- Genre: Game show
- Presented by: Louise Wallace
- Country of origin: New Zealand
- No. of series: 2

Production
- Producer: Darryl McEwen
- Running time: 60 minutes (with commercials)

Original release
- Network: TV One
- Release: 17 July 2001 – March 2002

Related
- The Weakest Link

= The Weakest Link (New Zealand game show) =

New Zealand television quiz show (2001–2002)

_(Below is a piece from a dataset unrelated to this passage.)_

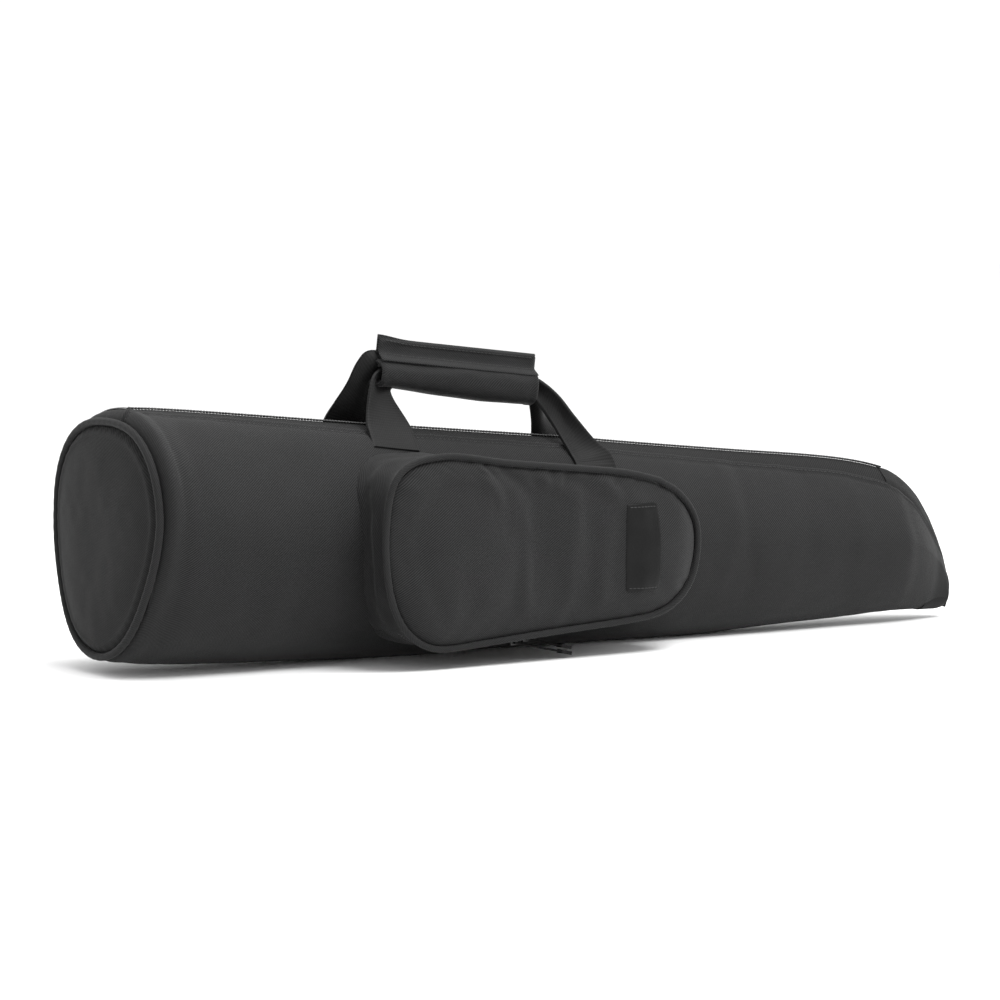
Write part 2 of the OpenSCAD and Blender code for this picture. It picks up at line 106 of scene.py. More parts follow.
def pchip(xs, ys):
    xs, ys = np.array(xs, float), np.array(ys, float)
    h, n = np.diff(xs), len(xs)
    d = np.diff(ys) / h
    g = np.zeros(n)
    g[0], g[-1] = d[0], d[-1]
    for i in range(1, n - 1):
        if d[i - 1] * d[i] > 0:
            a, b = 2 * h[i] + h[i - 1], h[i] + 2 * h[i - 1]
            g[i] = (a + b) / (a / d[i - 1] + b / d[i])

    def f(x):
        x = np.clip(np.asarray(x, float), xs[0], xs[-1])
        k = np.clip(np.searchsorted(xs, x, side="right") - 1, 0, n - 2)
        t = (x - xs[k]) / h[k]
        return (ys[k] * (1 + 2 * t) * (1 - t) ** 2 + g[k] * h[k] * t * (1 - t) ** 2
                + ys[k + 1] * t * t * (3 - 2 * t) + g[k + 1] * h[k] * t * t * (t - 1))
    return f


def smooth(t):
    t = np.clip(t, 0, 1)
    return t * t * (3 - 2 * t)


def noise(x, y, z=0.0, seed=0):
    """Value noise from -1 to 1, the same each run."""
    x, y, z = np.broadcast_arrays(np.asarray(x, float), np.asarray(y, float), np.asarray(z, float))
    xi, yi, zi = (np.floor(a).astype(np.int64) for a in (x, y, z))
    fx, fy, fz = (smooth(a - b) for a, b in ((x, xi), (y, yi), (z, zi)))

    def h(i, j, k):
        n = (i * 73856093) ^ (j * 19349663) ^ (k * 83492791) ^ (seed * 2654435)
        n = (n * 1103515245 + 12345) & 0x7FFFFFFF
        n = ((n ^ (n >> 13)) * 1274126177) & 0x7FFFFFFF
        return n / 1073741823.5 - 1
    r = 0
    for a in (0, 1):
        for b in (0, 1):
            for c in (0, 1):
                w = (fx if a else 1 - fx) * (fy if b else 1 - fy) * (fz if c else 1 - fz)
                r = r + w * h(xi + a, yi + b, zi + c)
    return r


def unit(v):
    return v / np.maximum(np.linalg.norm(v, axis=-1, keepdims=True), 1e-12)


def make(name, verts, faces, mat, uvs=None, body=None, smooth_shade=True, sharp=None):
    """A mesh piece from millimetres. uvs are per vertex, in metres."""
    me = bpy.data.meshes.new(name)
    me.from_pydata((np.asarray(verts) * 0.001).tolist(), [], [list(map(int, f)) for f in faces])
    me.validate()
    if uvs is not None:
        lay = me.uv_layers.new(name="UVMap")
        idx = np.zeros(len(me.loops), np.int32)
        me.loops.foreach_get("vertex_index", idx)
        lay.data.foreach_set("uv", np.asarray(uvs, np.float32)[idx].ravel())
    if smooth_shade:
        me.polygons.foreach_set("use_smooth", np.ones(len(me.polygons), bool))
    me.materials.append(mat)
    me.update()
    if sharp:
        me.set_sharp_from_angle(angle=rad(sharp))
    o = bpy.data.objects.new(name, me)
    bpy.context.collection.objects.link(o)
    if body:
        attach(o, body)
    return o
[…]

The Weakest Link is a New Zealand game show based on the original version in the United Kingdom. It was broadcast on TV One and was hosted by Louise Wallace. Season one aired on Tuesday nights in 2001, while season two aired in 2002 on weekends.

== Format ==
This version of the show featured nine contestants competing for prize money of up to 20 thousand New Zealand dollars. The New Zealand general knowledge questions for the show were written by Derek Bolt. In the first seven rounds there was a money tree ($50, $100, $200, $400, $600, $900, $1,200, $1,600, $2,000) with $2,000 as the maximum result. The 8th round was the same, except the winnings were tripled.

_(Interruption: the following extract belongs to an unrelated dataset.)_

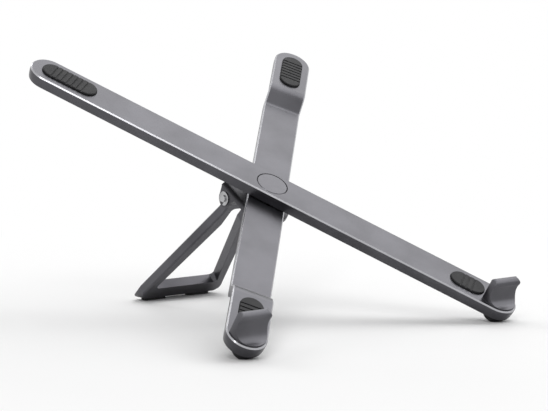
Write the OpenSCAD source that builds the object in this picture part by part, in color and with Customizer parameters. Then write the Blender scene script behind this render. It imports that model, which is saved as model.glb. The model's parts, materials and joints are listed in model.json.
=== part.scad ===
// Foldable laptop stand: two crossing cast arms on a shared pivot, with a folding centre leg.
// The arms lie in a sloping plane. X is to the right, Y to the rear and Z up from the desk.
// Most pieces are built in that plane: x across, y up the slope and z square to it, with z = 0
// on the arms' top faces and y = 0 at the inner faces of the hooks.

/* [Pose] */
// Slope of the arms above the desk, degrees
tilt = 34.8; // [28:0.1:38]
// Angle of each open arm from straight back, degrees
splay = 38.8; // [34:0.1:44]
// Swing of each arm from open to folded, degrees
arm_swing = 31.5; // [20:0.5:32]
// Swing of the leg from stowed to open, degrees
leg_swing = 102.4; // [98:0.1:108]

/* [Arms] */
// Pivot to the round centre of either end of an arm
pivot_to_end = 141; // [138:0.5:160]
// Width of an arm
arm_w = 22.5; // [20:0.1:24]
// Thickness of an arm
arm_t = 6.6; // [6.2:0.1:8]
// Polished chamfer round the top edge
chamfer = 0.7; // [0.3:0.1:1.2]
// Inward draft of the side walls at the bottom edge
draft = 0.7; // [0.2:0.1:1.2]
// Pivot to the start of the lower arm's rise
dip_reach = 94; // [88:0.5:96]
// Slope of the lower arm's rise, degrees
dip_slope = 38; // [30:1:45]
// Radius of the bends of the lower arm, at mid thickness
dip_bend = 8; // [6:0.5:9]
// Level arm left at each end of the rise, clear of the channel and the pads
rise_margin = 3; // [1:0.5:6]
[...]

The show was filmed at Studio West in West Auckland.

== Special episodes ==
The show aired three celebrity specials, one of which was sports-themed. In each celebrity special, money was raised for nominated charities. One of the contestants in the first celebrity special was Tim Shadbolt, the Mayor of Invercargill. In the second celebrity special, $9,600 was raised. This was the highest amount ever achieved on the New Zealand version.

== Reception and impact ==
The first episode pulled in 670,000 people, outperforming Holmes.

The show's first two episodes received over six hundred thousand viewers, almost half of the national television audience. Amanda Young, one of the winners of the show said about the experience "It was actually fun. I love that sort of thing of answering questions, pub quizzes, although I haven't entered that many of them." Television New Zealand newsreaders and reporters had been banned from participating in one of the show's celebrity specials because bosses claimed that they didn't want their media staff to look dumb to primetime viewers. New Zealand On Air had reportedly found a new comedy for young adults, who were believed to be stunned by dumb answers.

In 2001, then-Labour Cabinet Minister Lianne Dalziel referenced the show's catchphrase when she told members of the New Zealand National Party "You're all the weakest link. Goodbye."